We are already familiar with ALL and NONE statements at this point, and quantifiers introduce SOME and MOST statements. Check out page 25 in Lesson 3 to review the ways that these statements can be combined to form other deductions. For example, if we know that ALL people who wear Hawaiian shirts are here to party and we also know that MOST people who wear Hawaiian shirts are rather large, we can properly conclude that some rather large people are in fact, here to party. Never try and combine a MOST and a SOME statement…horrible things will happen. Trust me.

Main Point / Describe Questions:

I actually have a pretty easy time with these two Logical Reasoning question types. In both, you need to develop the skill of reading an entire argument and then summing up what the big picture is, or how the argument goes about making its point. In other words, these two question types test your ability to sift through the bullshit and understand the important stuff — no doubt an important skill in life and on the LSAT. Let’s make up our own Describe question, inspired by recent pop culture news:

— Sandra: I see no reason to take you back after the embarrassment you have put me through. You cheated on me with about a dozen different woman, and one of them has a particularly offensive tattoo on her forehead which makes this even more difficult.

— Jesse: I do not deny that my behavior was unacceptable. However, I plan to attend “sex rehab” to ensure that this doesn’t happen again.

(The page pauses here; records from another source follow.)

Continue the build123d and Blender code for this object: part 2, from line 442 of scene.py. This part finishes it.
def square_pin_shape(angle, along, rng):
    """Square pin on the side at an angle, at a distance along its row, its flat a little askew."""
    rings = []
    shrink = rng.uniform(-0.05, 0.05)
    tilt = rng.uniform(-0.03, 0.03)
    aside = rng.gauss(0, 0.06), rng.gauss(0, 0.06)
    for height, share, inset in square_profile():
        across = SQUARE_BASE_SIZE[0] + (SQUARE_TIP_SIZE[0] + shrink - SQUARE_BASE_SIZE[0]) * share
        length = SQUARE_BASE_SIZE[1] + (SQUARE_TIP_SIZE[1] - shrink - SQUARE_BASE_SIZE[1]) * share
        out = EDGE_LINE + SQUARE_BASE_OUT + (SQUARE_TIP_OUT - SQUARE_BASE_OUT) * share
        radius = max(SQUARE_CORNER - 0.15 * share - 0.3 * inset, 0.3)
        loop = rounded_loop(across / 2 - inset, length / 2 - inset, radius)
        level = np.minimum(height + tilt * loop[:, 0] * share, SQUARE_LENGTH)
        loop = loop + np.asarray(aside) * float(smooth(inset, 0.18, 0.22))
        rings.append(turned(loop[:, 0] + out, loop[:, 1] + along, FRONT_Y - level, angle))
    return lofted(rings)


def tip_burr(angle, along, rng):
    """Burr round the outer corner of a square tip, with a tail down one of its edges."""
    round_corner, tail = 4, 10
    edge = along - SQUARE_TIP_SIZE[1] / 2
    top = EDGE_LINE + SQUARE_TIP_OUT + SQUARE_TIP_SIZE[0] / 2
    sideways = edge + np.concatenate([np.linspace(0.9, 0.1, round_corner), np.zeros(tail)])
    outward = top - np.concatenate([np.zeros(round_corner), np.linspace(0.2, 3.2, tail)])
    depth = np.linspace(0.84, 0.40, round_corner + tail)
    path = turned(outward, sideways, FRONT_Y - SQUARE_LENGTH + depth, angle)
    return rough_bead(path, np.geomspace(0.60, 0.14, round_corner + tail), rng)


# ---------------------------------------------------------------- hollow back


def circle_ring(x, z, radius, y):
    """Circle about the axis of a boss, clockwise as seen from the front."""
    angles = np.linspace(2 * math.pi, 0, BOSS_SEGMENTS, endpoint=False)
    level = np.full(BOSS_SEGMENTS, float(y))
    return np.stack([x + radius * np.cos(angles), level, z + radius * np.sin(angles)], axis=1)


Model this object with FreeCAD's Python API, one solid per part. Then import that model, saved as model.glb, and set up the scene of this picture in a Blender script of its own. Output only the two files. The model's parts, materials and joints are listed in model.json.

Furthermore, I do not see how my mistress’s neo-Nazi facial ink is relevant.

Jesse responds to Sandra by:

(D) Proposing a possible solution to his behavioral problem and calling into question the relevance of one of Sandra’s premises.

…I’m no LSAC-certified question-maker or pop-culture expert, but I’m sure you get the idea.

Logic Games – Overbooked/Underbooked ; Multi-Tiered:

Most of my friends who have taken the LSAT, and many people in my class seem to like Logic Games. Quite frankly, I am not one of these people. For whatever reason, logic games are a pain in the ass for me, but I must say I am improving fairly steadily with practice. Lesson 5 introduces Tiered Ordering Games, essentially adding more factors and levels to each setup. These games are definitely more challenging than the very simple ordering games in the first couple of lessons. One thing I have noticed is that the difficulty of a game depends on whether or not the people in the game have their shit together. Let me explain.

In simple one-to-one ordering games, people just need to be told when they can show up. Rod cannot be first or last. No problem, see you somewhere in the middle. As logic games add tiers, these people become more and more absurd. You’re telling me that Betsy either plays the flute or the trombone, but not both, AND she doesn’t know what color dress she is going to wear? Dammit Betsy.

All jokes aside, your performance on the Logic Games section can be improved drastically, and I am already seeing marked improvement. I must give a shout-out to a special logic game in Lesson 5, (page 16). Juarez and Rosenberg. For any of you who have ever considered going into the publishing/editing field, these two high-maintenance assholes will surely have you reconsidering. In other words, I got all of the questions right, but it took me about 16 minutes.